Over 15 years, River Partners secured more than $20 million from competitive state and federal grant programs to design and restore wildlife habitat at a scale never seen before in this region.

Project Impact

2500 acres restored

600,000 trees planted

15 priority species protected

PLUS
8 river miles restored, 4 miles of trails opened to the public, and 8,000 acre-feet of water conserved annually

About the San Joaquin National Wildlife Refuge

River Partners uses all of our projects to test the effectiveness of different methods of large-scale habitat restoration. At the San Joaquin National Wildlife Refuge (SJRNWR), novel habitat types, like vegetated levees, elevated flood refugia (mounds for endangered riparian brish rabbit), seasonal floodplain basins, and floodplain meadows were introduced across the site according River Partners’ designs. The project provides an exceptional learning laboratory to explore invasive species management, grass and herbaceous species restoration, conservation of genetic diversity with particular focus on climate change adaptations, establishment and management of pollinator habitat on farm edges, groundwater and salinity management for riparian habitats, and restoration of floodplain foraging habitat for fish. Lessons learned at this project are directly informing development of plans and designs for the $1 billion Restoration Program, a federally-authorized program to recover self-sustaining anadromous fish populations to the San Joaquin River.
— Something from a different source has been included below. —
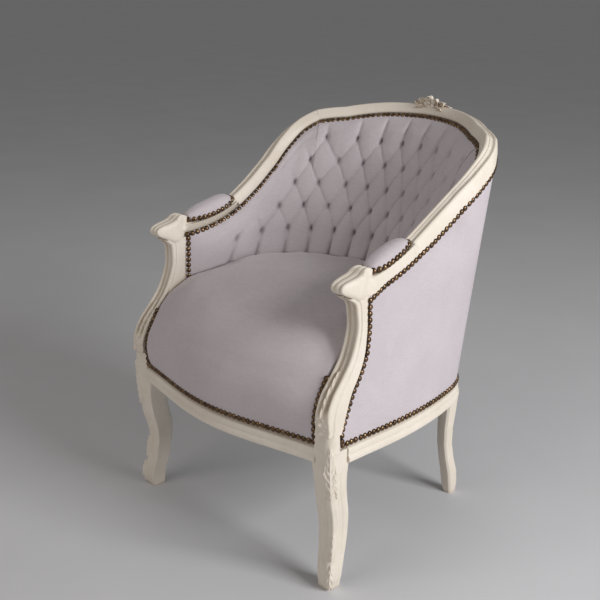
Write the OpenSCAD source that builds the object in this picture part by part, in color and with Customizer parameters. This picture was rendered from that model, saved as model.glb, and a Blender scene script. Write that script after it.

In 1997, devastating floods spilled over thousands of acres of floodplains along the San Joaquin River south of the Delta through levee failures and overtopping. The US Army Corps of Engineers convened a multi-agency review team to research all of the levee failure sites and promoted “Non-Structural Alternatives” to levee repairs for flood damage reduction. Of more than a dozen levee failure sites, three stood out as excellent candidates for implementation of NSAs. These three locations came to be known as the Three Amigos. The Three Amigos levee failures flooded over 3,100 acres of lands within Reclamation Districts 2100, 2102 and 2099 and the landowners sold their flood-prone agricultural properties to wildlife interests. Since then, the levees have failed and the site has flooded three times. As our climate warms and our snowpack storage reservoir shrinks, the valley floor will experience this type of flooding more and more frequently. This project is a model for alignment between public safety and wildlife recovery.